The Vandals had settled in Africa, A. D. 407. Of this kingdom they had maintained the supremacy until the reign of Justinian, emperor of Constantinople. Under the Vandal government, the catholic, or orthodox Christians, had endured much persecution.

After the conversion of their king to Christianity, he was only an Arian, and continued to oppress and persecute the catholics. Helderic at length ascended the throne. He was mild in his disposition and policy toward his catholic subjects. His accession to the throne was marked by a salutary edict, which restored two hundred bishops to their churches, and allowed the free profession of the Athanasian creed. But this was so far short of the pretensions of the catholics that they accepted the favor with coldness. On the other hand, his people were offended, and the Arian clergy were displeased that he had done so much. Helderic soon sunk from a throne to a dungeon. Gelimer, an officer of age and experience, now assumed, the throne with the consent of the nation. Justinian now undertook the deliverance of

Helderic, but all his demands were vain. At length he determined, on the pretext of liberating a captive monarch, to invade Africa. The command of the invading army was given to Belisarius, as the lieutenant of Justinian. His expedition resulted in the conquest of the Vandal kingdom to the Roman empire under Justinian. Gelimer, however, had given orders before he went out to the fatal battle, in case of defeat to put Helderic to death before he could be delivered by the Romans. This order was faithfully fulfilled. Carthage was now once more united to the Roman empire. The second of the ten horns was now plucked up by the roots, and the catholic religion became predominant in the empire. This was in A. D. 533. But the conquest was not complete until the king should be taken, either dead or alive. This was accomplished in the spring of 534. The conquest of Africa was now complete, and Belisarius returned to Rome. In the same year, also, Justinian adopted his code of laws, among which was one declaring the Bishop of Rome "the head of all the churches." See Justin. Novell. Lit. 14. Constitut. Cap. 2. This decree of Justinian I will insert for the satisfaction of those who may wish to see it.  

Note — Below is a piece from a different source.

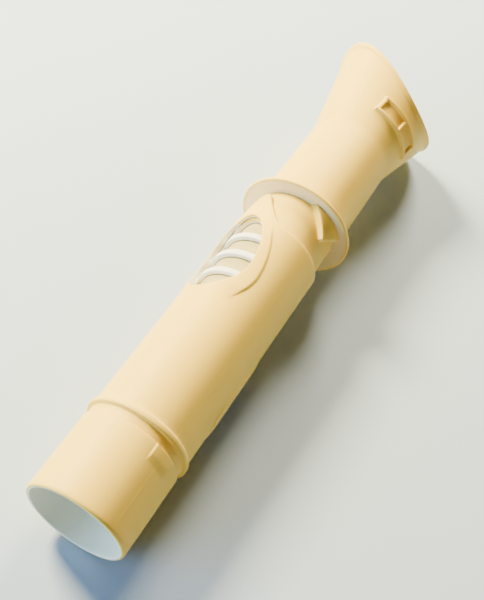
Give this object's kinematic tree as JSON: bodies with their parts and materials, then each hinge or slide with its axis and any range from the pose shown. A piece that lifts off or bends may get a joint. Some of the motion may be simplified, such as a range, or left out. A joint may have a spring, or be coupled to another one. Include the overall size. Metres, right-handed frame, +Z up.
{
  "type": "grunt tube call",
  "caption": "Blown reed call for game: pale tube with a twist sleeve, ribbed windows, round flange and a flared oval mouth.",
  "frame": {"origin": "centre of the exhaust end's open rim, which is the mouth of the exhaust bore", "axes": "+Y along the tube from the exhaust rim to the mouth; +Z up as the tube lies on a table, with the pointer lug's side turned 47 degrees from +Z towards +X"},
  "size_m": [0.0441, 0.2032, 0.0449],
  "materials": {
    "shell": "satin moulded plastic, warm white",
    "liner": "matte beige silicone",
    "clear_nylon": "satin natural nylon",
    "black_plastic": "satin black plastic",
    "reed_film": "frosted film",
    "wedge_rubber": "matte",
    "seal_rubber": "matte"
  },
  "bodies": {
    "barrel": {"outer_barrel": "shell", "exhaust_tube": "shell", "exhaust_seal": "seal_rubber"},
    "mouthpiece": {"mouthpiece": "shell", "inner_tube": "shell", "mouthpiece_seal": "seal_rubber", "retaining_ring": "clear_nylon", "thrust_washer": "clear_nylon", "turn_seal_lower": "seal_rubber", "turn_seal_upper": "seal_rubber", "vent_liner": "liner", "reed_holder": "black_plastic", "holder_seal_rear": "seal_rubber", "holder_seal_front": "seal_rubber", "tone_board": "black_plastic", "reed_wedge": "wedge_rubber"},
    "reed": {"reed": "reed_film"},
    "tuning_band": {"tuning_band": "seal_rubber"}
  },
  "joints": [
    {"name": "sleeve_twist", "type": "hinge", "parent": "barrel", "child": "mouthpiece", "pos_m": [0, 0.1, 0], "axis": [0, 1, 0], "range_deg": [-55, 55]},
    {"name": "reed_flex", "type": "hinge", "parent": "mouthpiece", "child": "reed", "pos_m": [-0.00062, 0.129, -0.00058], "axis": [-0.682, 0, 0.7314], "range_deg": [-0.5, 1.5], "stiffness_Nm_per_rad": 0.005},
    {"name": "tuning_slide", "type": "slide", "parent": "mouthpiece", "child": "tuning_band", "axis": [0, 1, 0], "range_m": [-0.0015, 0.005]}
  ]
}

"Sancimus secundum carum (soil. sacrarum synodarum) definitiones, sanctissimum senioris Romæ Papam primum esse omnium sacerdotum: beattissimum autem archiepiscopum Constantinopoleos novæ Romæ secundum habere locum post sanctam apostolicam senioris Romæ sedem: aliis autem omnibus sedibus præponatur."  

This constituted the bishop of Rome head of all Churches. But as yet the Roman see was in the hands of a power hostile to the ambitious designs of the pope of Rome. One of the three horns remains as yet to be plucked up before him. That kingdom was the Gothic, in Italy. But after this kingdom had stood its appointed time, it was attacked by Belisarius and reduced again to Roman government. The city was taken or entered by Belisarius Dec. 10, A. D. 536. But the war did not end here. The Goths collected their forces, and the next year besieged Rome for the purpose of retaking it. This siege was severe for the citizens of Rome, and it came well nigh being reduced to surrender to the barbarians; but after about a year's siege, and enduring the almost incessant sallies of Belisarius, the Goths raised the siege, and left Italy in the quiet possession of the Roman general. This took place in March, A. D. 538. 1  

Rome was now again united to the Roman empire. The beast had received his deadly wound by the sword of the barbarians, and that deadly wound was again healed, and the Roman beast once more "lived" in the west. The three horns or kingdoms out of the ten, had been plucked up by the roots before the little horn. The laws of Justinian had declared the bishop of Rome head of all the churches, and he that letted or hindered, "Paganism" and "Arianism," were taken out of the way. Nothing now stood in the way of the full revelation of "the man of sin, the son of perdition." The saints were now formally given into his hand. The decree by which it was done was made 534, and the conquest of Italy was undertaken, to subdue the Arians and give the catholic religion the supremacy. Therefore I can but consider A. D. 538, the time when the Goths raised the siege and abandoned all hope of recovering Rome, as the true time when the saints were given into the hand of the little horn, and the "time, times and a half," commenced. The abominations of Paganism now had been taken away and the abomination that maketh desolate set up. Now was about to commence the long conflict between the true church and the mother of harlots The Pope is head of all churches, and begins to assert his claims.  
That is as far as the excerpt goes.